Interest in veggie patches as a home feature has grown over the course of the COVID-19 pandemic, according to a survey of Perth residents.
The study, conducted at the height of the lockdown period by ABN Group and Painted Dog Research as part of the latter’s People’s Voice Omnibus series, revealed 33 per cent of a pool of 824 respondents were more likely to look for a veggie patch in a new home than they would have been pre-COVID-19.
Painted Dog Executive Director Michelle Clark-Crumpton told New Homes the finding was one of the more surprising results to come out of the study.
“There was high interest,” she said.
“Maybe they’re wanting to spend more time cooking at home or preparing meals – this was an interesting finding from our perspective.”

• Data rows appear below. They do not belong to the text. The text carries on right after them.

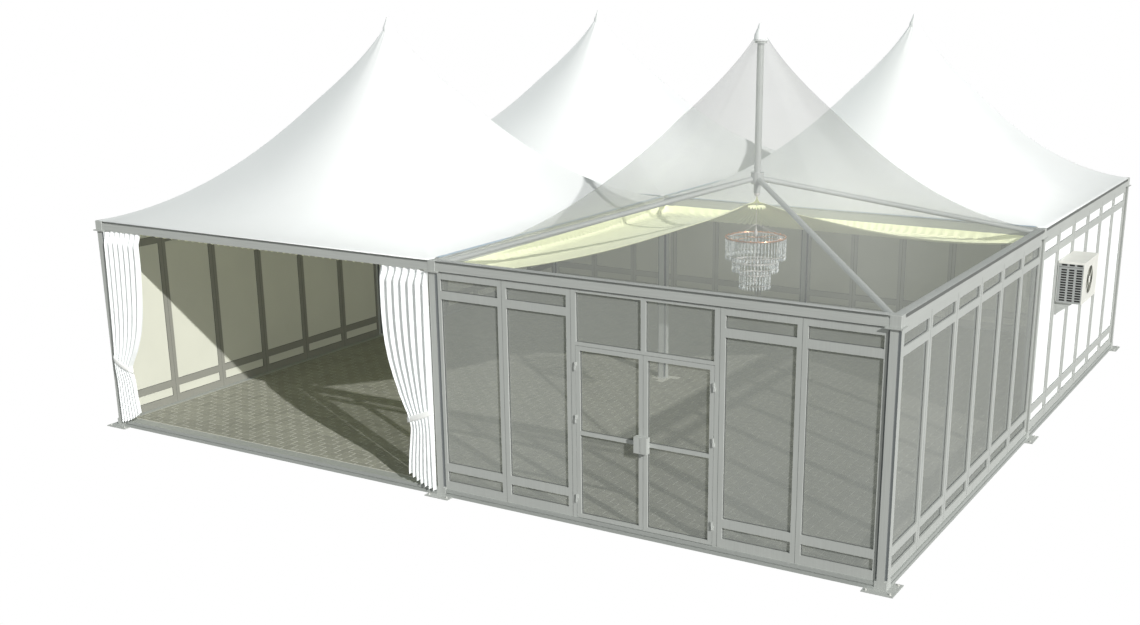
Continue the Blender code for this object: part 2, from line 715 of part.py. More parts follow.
def air_conditioner():
    """The outdoor unit on its wall bracket."""
    bm = box(BAY + AC_OUT[0], BAY + AC_OUT[1], *AC_Y, *AC_Z)
    unit = add("air_conditioner", bm, "cream_case", CREAM_CASE)
    face = BAY + AC_OUT[1]
    fan_ends = [(x, AC_FAN_Y, AC_FAN_Z) for x in (face - AC_FAN_DEEP, face + 0.02)]
    fan = tube(*fan_ends, AC_FAN_R, RING_SIDES)
    combine(unit, fan, "DIFFERENCE")
    wall = BAY + FRAME_FRONT + GAP
    arms = []
    for y in AC_ARM_Y:
        arm = bmesh.new()
        top = AC_Z[0] - GAP
        out = BAY + AC_ARM_OUT
        outline = ((wall, AC_ARM_LOW), (out, top - AC_ARM_STEP), (out, top), (wall, top))
        face = arm.faces.new([arm.verts.new((x, y - AC_ARM_T / 2, z)) for x, z in outline])
        grown = bmesh.ops.extrude_face_region(arm, geom=[face])
        moved = [v for v in grown["geom"] if isinstance(v, bmesh.types.BMVert)]
        bmesh.ops.translate(arm, verts=moved, vec=(0, AC_ARM_T, 0))
        arms.append(arm)
    rail_y = (AC_ARM_Y[0] - 0.03, AC_ARM_Y[1] + 0.03)
    rail = box(wall, wall + 0.004, *rail_y, AC_Z[0] - 0.06, AC_Z[0] - 0.02)
    bracket = add("air_conditioner_bracket", rail, "satin_aluminium", SATIN_GREY)
    for arm in arms:
        combine(bracket, arm, "UNION")


def build():
    """Make every piece."""
    for obj in list(bpy.data.objects):
        bpy.data.objects.remove(obj)
    floor_deck()
    cols = {-1: "left", 0: "middle", 1: "right"}
    rows = {-1: "front", 0: "centre", 1: "back"}
    for col, col_name in cols.items():
        for row, row_name in rows.items():
            post(f"post_{row_name}_{col_name}", col, row)
    sides = (
        ("front", "left", "right"),
        ("right", "front", "back"),
        ("back", "right", "left"),
        ("left", "back", "front"),
    )
    for turns, (wall, first, second) in enumerate(sides):
        base_rail(f"base_rail_{wall}", turns)
        eave_beam(f"eave_beam_{wall}_{first}", turns, -1)
        eave_beam(f"eave_beam_{wall}_{second}", turns, 1)
        valley_beam(f"valley_beam_{wall}", turns)
    for name, sx, sy in BAYS:
        roof_frame(f"roof_frame_{name}", sx, sy)
        roof_skin(f"roof_skin_{name}", sx, sy)
        lining(f"lining_{name}", sx, sy)
    glazed_wall("wall_right_front", 1, -1)
    solid_wall("wall_right_back", 1, 1)
    solid_wall("wall_back_right", 2, -1)
    solid_wall("wall_back_left", 2, 1)
    solid_wall("wall_left_back", 3, -1)
    solid_wall("wall_left_front", 3, 1)
    sidelight("sidelight_left", -1)
    sidelight("sidelight_right", 1)
    transom()
    door_leaf("door_left", -1)
    door_leaf("door_right", 1)
    for name in CURTAIN_PLACES:
        curtain(name)
    chandelier()
    air_conditioner()


build()
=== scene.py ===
import math
from itertools import pairwise, product

import bmesh
import bpy
from mathutils import Matrix, Vector


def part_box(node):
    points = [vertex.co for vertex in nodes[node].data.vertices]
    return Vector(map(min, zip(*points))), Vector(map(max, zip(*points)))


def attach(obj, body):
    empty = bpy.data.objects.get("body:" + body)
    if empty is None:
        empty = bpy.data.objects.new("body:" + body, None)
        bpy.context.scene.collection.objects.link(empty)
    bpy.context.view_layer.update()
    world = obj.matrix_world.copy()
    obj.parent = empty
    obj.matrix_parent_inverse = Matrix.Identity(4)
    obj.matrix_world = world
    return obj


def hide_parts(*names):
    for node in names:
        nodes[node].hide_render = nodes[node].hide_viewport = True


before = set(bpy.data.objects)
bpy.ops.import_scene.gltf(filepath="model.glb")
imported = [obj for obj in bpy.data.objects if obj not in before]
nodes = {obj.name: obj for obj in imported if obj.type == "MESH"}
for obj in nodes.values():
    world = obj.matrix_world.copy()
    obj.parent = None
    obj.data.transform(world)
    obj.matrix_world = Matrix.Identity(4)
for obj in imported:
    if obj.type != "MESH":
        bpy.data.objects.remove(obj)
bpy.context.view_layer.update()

scene = bpy.context.scene

# Driving sizes, read from the frame where it has them
BAY = (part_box("post_centre_right")[1][0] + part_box("post_centre_right")[0][0]) / 2
FLOOR_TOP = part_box("floor_deck")[1][2]
BEAM_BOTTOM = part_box("eave_beam_front_left")[0][2]
BEAM_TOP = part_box("eave_beam_front_left")[1][2]
MODULE = 0.9845
MODULE_START = (BAY - 6 * MODULE) / 2
STILE = 0.0635
WALL_ROWS = ((0.208, 0.348), (0.457, 2.625), (2.727, 2.876))
WALL_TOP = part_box("wall_back_left")[1][2]
FRAME_OUT = 0.045    # outer face of a wall frame, from the grid line outwards
FRAME_IN = -0.005
PANEL_OUT = 0.022    # faces of a wall's recessed panels
PANEL_IN = 0.008
BAYS = {"front_left": (-1, -1), "front_right": (1, -1), "back_left": (-1, 1), "back_right": (1, 1)}
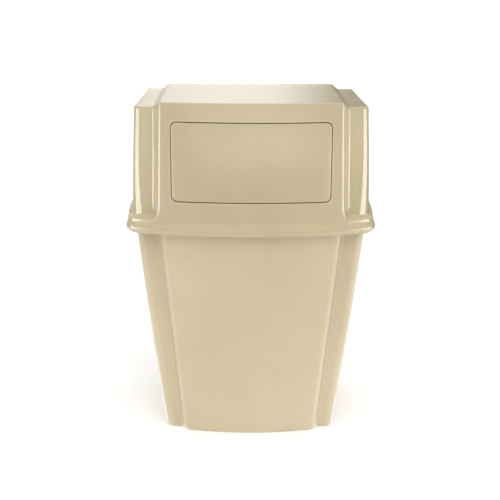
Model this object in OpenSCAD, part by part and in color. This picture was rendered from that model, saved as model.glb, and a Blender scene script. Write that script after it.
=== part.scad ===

Speaking on the trend, Webb & Brown-Neaves Design Team Leader Darren Grunwald said from the design perspective it was more about building a space which would allow a client to maximise their use of home-grown produce.
“It’s really a conversation you need to have with your designer, and thinking about where your best placement for this sort of feature is on the block,” he said.
“Consider orientation and then proximity to the kitchen – connection with the scullery or kitchen is important. A provisional space off those areas can allow for that.”
Mr Grunwald said while he hadn’t yet seen a huge uptick in demand for veggie gardens, there was a marked increase in demand for incorporating greenery more broadly into new homes.
“Biophilia is the integration of plants within the home, and it’s a massive trend at the moment – it’s huge,” he said.
Mr Grunwald said a new Webb & Brown-Neaves display expected to open in the next few months had incorporated these features, with soft planting and a focus on biophilia through the build.